The $360,000 study grew out of efforts by the city of Boston to prepare for climate change. It was conducted by researchers from UMass Boston, the Woods Hole Oceanographic Institute, the Woods Hole Group, and Arcadis. It was paid for by the Barr Foundation, which has made climate change a top priority.
The conclusions of the study were heavily influenced by self-imposed requirements that any approach protect residents where they work and play, minimize interference with shipping and navigation, and preserve the gains achieved by the cleanup of Boston Harbor.
The Swampscott-to-Cohasset option, promoted earlier this year by three architects, didn’t satisfy the latter two conditions because it would effectively change the harbor ecosystem. The other two options satisfied the conditions, but only by installing enormous gates that would remain open most of the time and allow the free flow of water in and out of the harbor. The gates, according to the study, represent 60 percent of the cost of the barriers and would probably not last 50 years because by then they would be over-stressed by the need to open and shut once a week to prevent shoreline damage.

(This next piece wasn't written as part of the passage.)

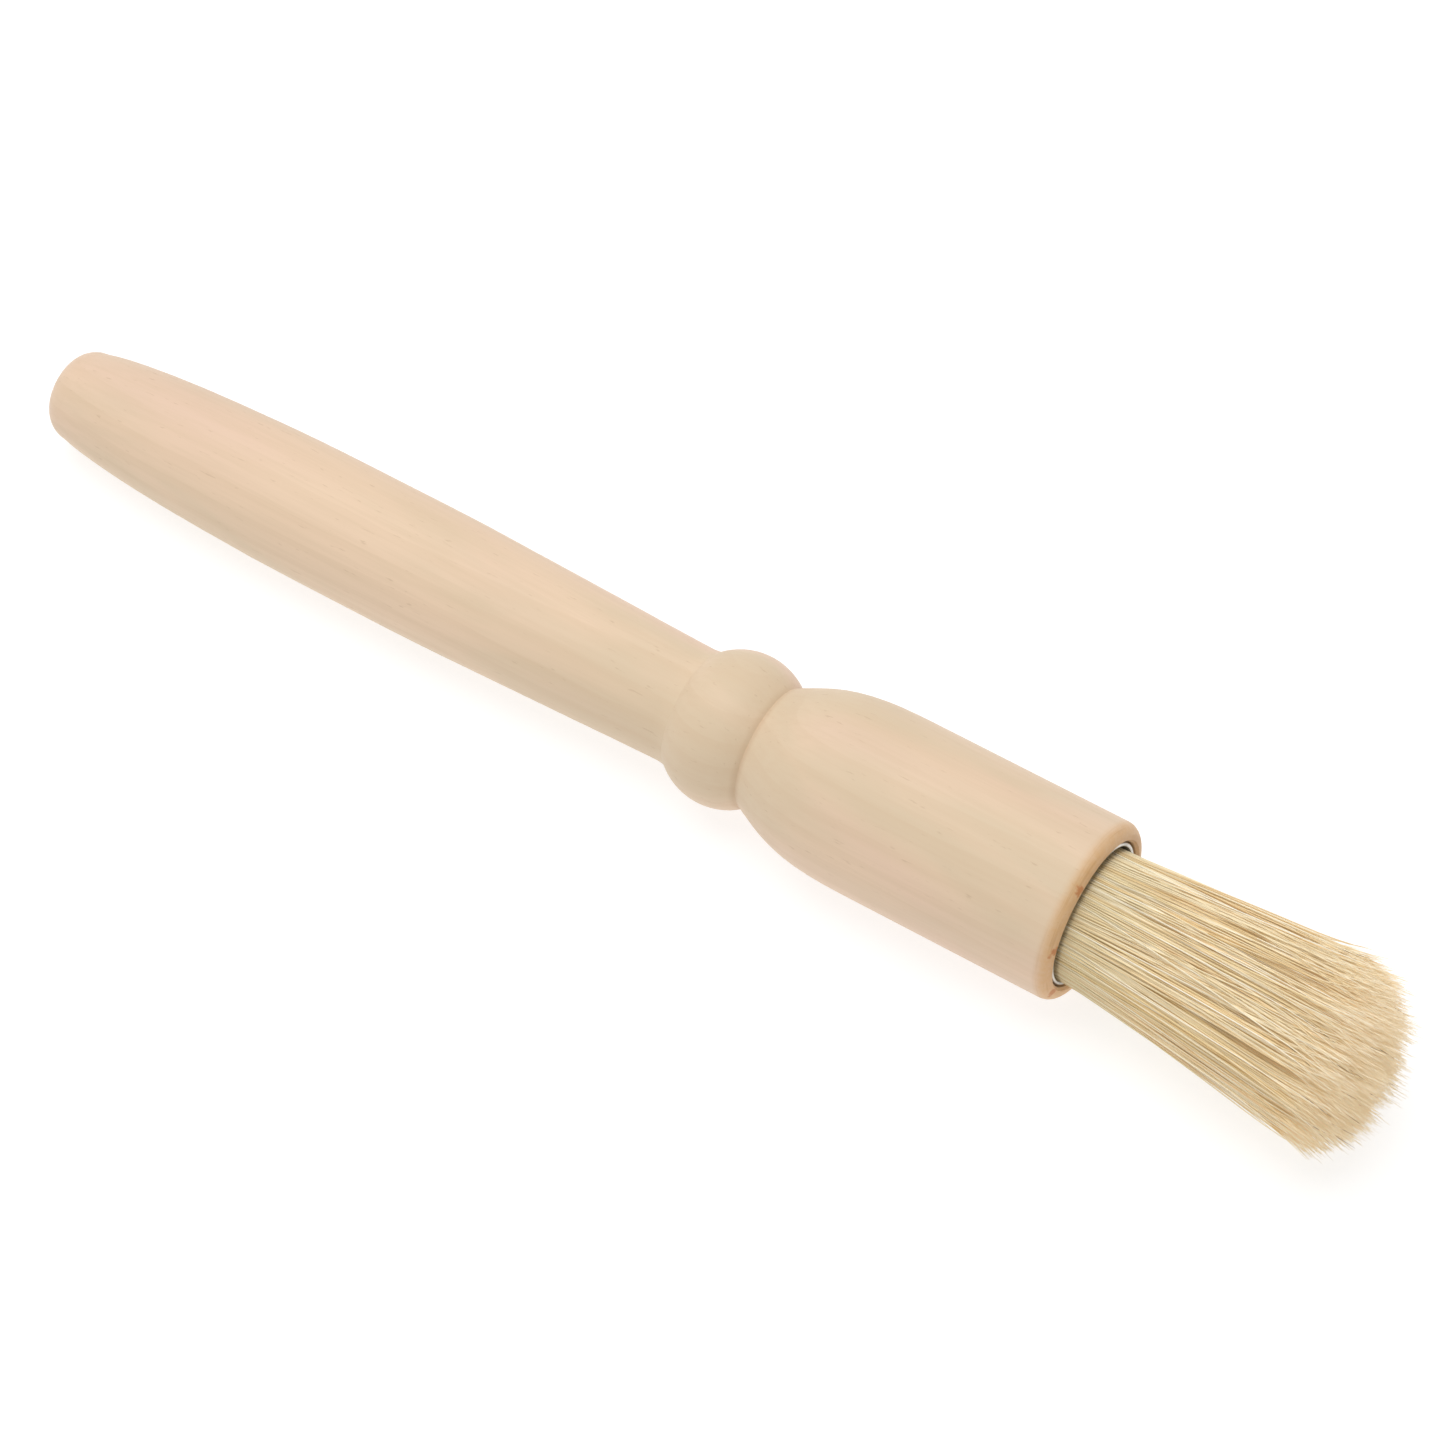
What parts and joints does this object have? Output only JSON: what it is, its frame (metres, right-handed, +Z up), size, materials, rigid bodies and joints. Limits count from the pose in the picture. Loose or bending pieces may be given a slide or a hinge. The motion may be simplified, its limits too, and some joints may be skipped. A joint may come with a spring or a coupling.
{
  "type": "round bristle brush",
  "caption": "Round hand brush: turned wooden handle with a bead and bell head, steel ferrule set in a bored end, and a flared bundle of pale bristles that bends and splays.",
  "frame": {"origin": "centre of the bounding box's bottom face, on the table that the brush lies on", "axes": "+X along the brush towards the bristles, +Z up from the table, +Y to the left"},
  "size_m": [0.2112, 0.0266, 0.0287],
  "materials": {
    "wood": "turned, sanded and left bare",
    "steel": "thin drawn steel, satin",
    "resin": "set amber resin",
    "glue": "set wood glue",
    "bristle": "natural pale hog bristle"
  },
  "bodies": {
    "handle": {"handle": "wood", "ferrule": "steel", "root_cement": "resin", "glue_sleeve": "glue", "bristle_roots": "bristle"},
    "throat": {"bristle_throat": "bristle"},
    "waist": {"bristle_waist": "bristle", "core_lock": "bristle", "inner_lock_01": "bristle", "inner_lock_02": "bristle", "inner_lock_03": "bristle", "inner_lock_04": "bristle", "inner_lock_05": "bristle", "inner_lock_06": "bristle"},
    "outer_lock_01": {"outer_lock_01": "bristle"},
    "outer_lock_02": {"outer_lock_02": "bristle"},
    "outer_lock_03": {"outer_lock_03": "bristle"},
    "outer_lock_04": {"outer_lock_04": "bristle"},
    "outer_lock_05": {"outer_lock_05": "bristle"},
    "outer_lock_06": {"outer_lock_06": "bristle"},
    "outer_lock_07": {"outer_lock_07": "bristle"},
    "outer_lock_08": {"outer_lock_08": "bristle"},
    "outer_lock_09": {"outer_lock_09": "bristle"},
    "outer_lock_10": {"outer_lock_10": "bristle"},
    "outer_lock_11": {"outer_lock_11": "bristle"},
    "outer_lock_12": {"outer_lock_12": "bristle"}
  },
  "joints": [
    {"name": "bristle_lift", "type": "hinge", "parent": "handle", "child": "throat", "pos_m": [0.06742, 0, 0.01431], "axis": [0, -1, 0], "range_deg": [-15, 15], "stiffness_Nm_per_rad": 0.6},
    {"name": "bristle_sweep", "type": "hinge", "parent": "throat", "child": "waist", "pos_m": [0.07741, 0, 0.01468], "axis": [-0.0367, 0, 0.9993], "range_deg": [-15, 15], "stiffness_Nm_per_rad": 0.5},
    {"name": "splay_01", "type": "hinge", "parent": "waist", "child": "outer_lock_01", "pos_m": [0.0796, 0.01103, 0.01772], "axis": [-0.0355, -0.2588, 0.9653], "range_deg": [0, 12], "stiffness_Nm_per_rad": 0.02},
    {"name": "splay_02", "type": "hinge", "parent": "waist", "child": "outer_lock_02", "pos_m": [0.07941, 0.00808, 0.02283], "axis": [-0.026, -0.7071, 0.7066], "range_deg": [0, 12], "stiffness_Nm_per_rad": 0.02},
    {"name": "splay_03", "type": "hinge", "parent": "waist", "child": "outer_lock_03", "pos_m": [0.0793, 0.00296, 0.02579], "axis": [-0.0095, -0.9659, 0.2586], "range_deg": [0, 12], "stiffness_Nm_per_rad": 0.02},
    {"name": "splay_04", "type": "hinge", "parent": "waist", "child": "outer_lock_04", "pos_m": [0.0793, -0.00296, 0.02579], "axis": [0.0095, -0.9659, -0.2586], "range_deg": [0, 12], "stiffness_Nm_per_rad": 0.02},
    {"name": "splay_05", "type": "hinge", "parent": "waist", "child": "outer_lock_05", "pos_m": [0.07941, -0.00808, 0.02283], "axis": [0.026, -0.7071, -0.7066], "range_deg": [0, 12], "stiffness_Nm_per_rad": 0.02},
    {"name": "splay_06", "type": "hinge", "parent": "waist", "child": "outer_lock_06", "pos_m": [0.0796, -0.01103, 0.01772], "axis": [0.0355, -0.2588, -0.9653], "range_deg": [0, 12], "stiffness_Nm_per_rad": 0.02},
    {"name": "splay_07", "type": "hinge", "parent": "waist", "child": "outer_lock_07", "pos_m": [0.07982, -0.01103, 0.01181], "axis": [0.0355, 0.2588, -0.9653], "range_deg": [0, 12], "stiffness_Nm_per_rad": 0.02},
    {"name": "splay_08", "type": "hinge", "parent": "waist", "child": "outer_lock_08", "pos_m": [0.08001, -0.00808, 0.00669], "axis": [0.026, 0.7071, -0.7066], "range_deg": [0, 12], "stiffness_Nm_per_rad": 0.02},
    {"name": "splay_09", "type": "hinge", "parent": "waist", "child": "outer_lock_09", "pos_m": [0.08011, -0.00296, 0.00374], "axis": [0.0095, 0.9659, -0.2586], "range_deg": [0, 12], "stiffness_Nm_per_rad": 0.02},
    {"name": "splay_10", "type": "hinge", "parent": "waist", "child": "outer_lock_10", "pos_m": [0.08011, 0.00296, 0.00374], "axis": [-0.0095, 0.9659, 0.2586], "range_deg": [0, 12], "stiffness_Nm_per_rad": 0.02},
    {"name": "splay_11", "type": "hinge", "parent": "waist", "child": "outer_lock_11", "pos_m": [0.08001, 0.00808, 0.00669], "axis": [-0.026, 0.7071, 0.7066], "range_deg": [0, 12], "stiffness_Nm_per_rad": 0.02},
    {"name": "splay_12", "type": "hinge", "parent": "waist", "child": "outer_lock_12", "pos_m": [0.07982, 0.01103, 0.01181], "axis": [-0.0355, 0.2588, 0.9653], "range_deg": [0, 12], "stiffness_Nm_per_rad": 0.02}
  ],
  "couplings": [
    {"joint": "splay_02", "follows": "splay_01", "ratio": 1},
    {"joint": "splay_03", "follows": "splay_01", "ratio": 1},
    {"joint": "splay_04", "follows": "splay_01", "ratio": 1},
    {"joint": "splay_05", "follows": "splay_01", "ratio": 1},
    {"joint": "splay_06", "follows": "splay_01", "ratio": 1},
    {"joint": "splay_07", "follows": "splay_01", "ratio": 1},
    {"joint": "splay_08", "follows": "splay_01", "ratio": 1},
    {"joint": "splay_09", "follows": "splay_01", "ratio": 1},
    {"joint": "splay_10", "follows": "splay_01", "ratio": 1},
    {"joint": "splay_11", "follows": "splay_01", "ratio": 1},
    {"joint": "splay_12", "follows": "splay_01", "ratio": 1}
  ]
}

Peter Papesch, a retired architect who has promoted the idea of a Swampscott-to-Cohasset dike, said he welcomed the new study but felt its scope was way too limited. He said he and his colleagues plan to seek funding for an international competition to come up with ways – even outside-the-box ways – to deal with sea level rise. “This is a fairly rigorous study with professionals, but the scope of their study is deficient,” he said.
The study acknowledged estimates of sea level rise in Boston are fluid, ranging from 6 inches to 1.2 feet by 2050 and 1.8 to 7.3 feet by 2100. The wide variability is caused by uncertainty about international efforts to reduce greenhouse gas emissions. For the purposes of the study, the researchers adopted what they called a “moderate” outlook, assuming sea level rise of 1 foot by 2030, 3 feet by 2070, and 5 feet by 2100.

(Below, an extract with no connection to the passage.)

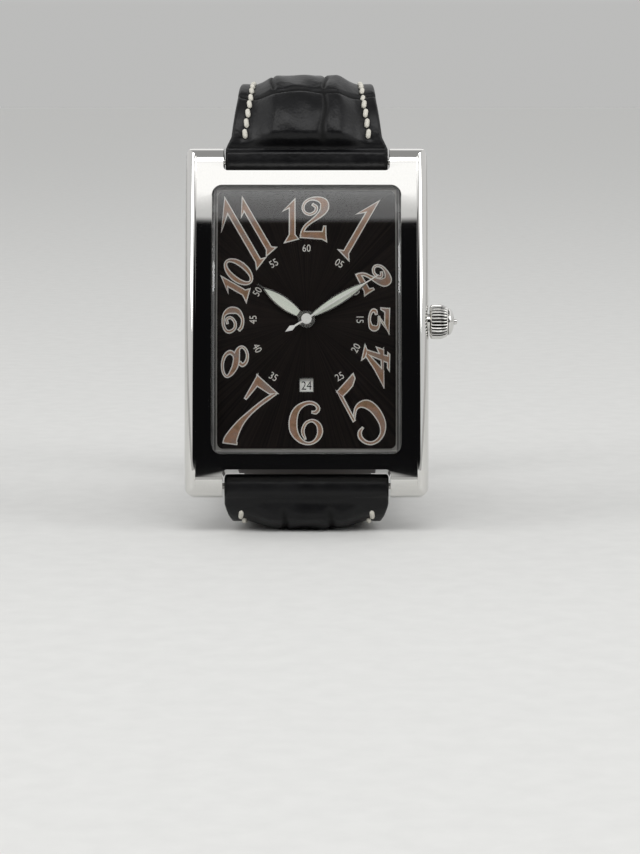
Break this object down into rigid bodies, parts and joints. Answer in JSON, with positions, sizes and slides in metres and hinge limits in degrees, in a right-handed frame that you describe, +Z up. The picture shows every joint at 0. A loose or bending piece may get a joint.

Kirshen said on-shore measures that can be pursued to reduce the impact of sea level rise include expanding the shoreline of the harbor and building it up to heights of 13 to 14 feet to hold back surging tides. One illustration of this approach can be found on page 44 of a city of Boston report examining coastal resilience solutions for East Boston and Charlestown. The approach envisions building out the shoreline with baseball fields and other amenities that would double as shore protection.
Boston Mayor Marty Walsh outlined a similar vision for Fort Point Channel last fall. He raised the possibility of building slightly elevated parks up and down the length of the channel that would serve as sea walls, and man-made islands and salt marshes in the channel that would disrupt any storm surge. “It’s a big expense and it’s a big idea and it will take awhile,” the mayor said at the time.
Kirshen said another option is to flood-proof buildings along the shore and then join them together with portable walls or gates that would prevent water from rushing inland.
Bud Ris, a member of a commission made up of business and civic leaders, said a number of policy changes could also help address sea level rise, including real estate disclosures about a property’s vulnerability and zoning requirements mandating specific construction standards to mitigate damage caused by storm surge.Funding to address the issue will most likely come from the state and municipalities, as well as the private sector through fees and business improvement districts, Ris said. He added that one benefit of the study is that it reorients the debate away from harbor-wide barrier systems and toward the multitude of on-shore solutions.
“There’s no silver bullet for this problem,” he said.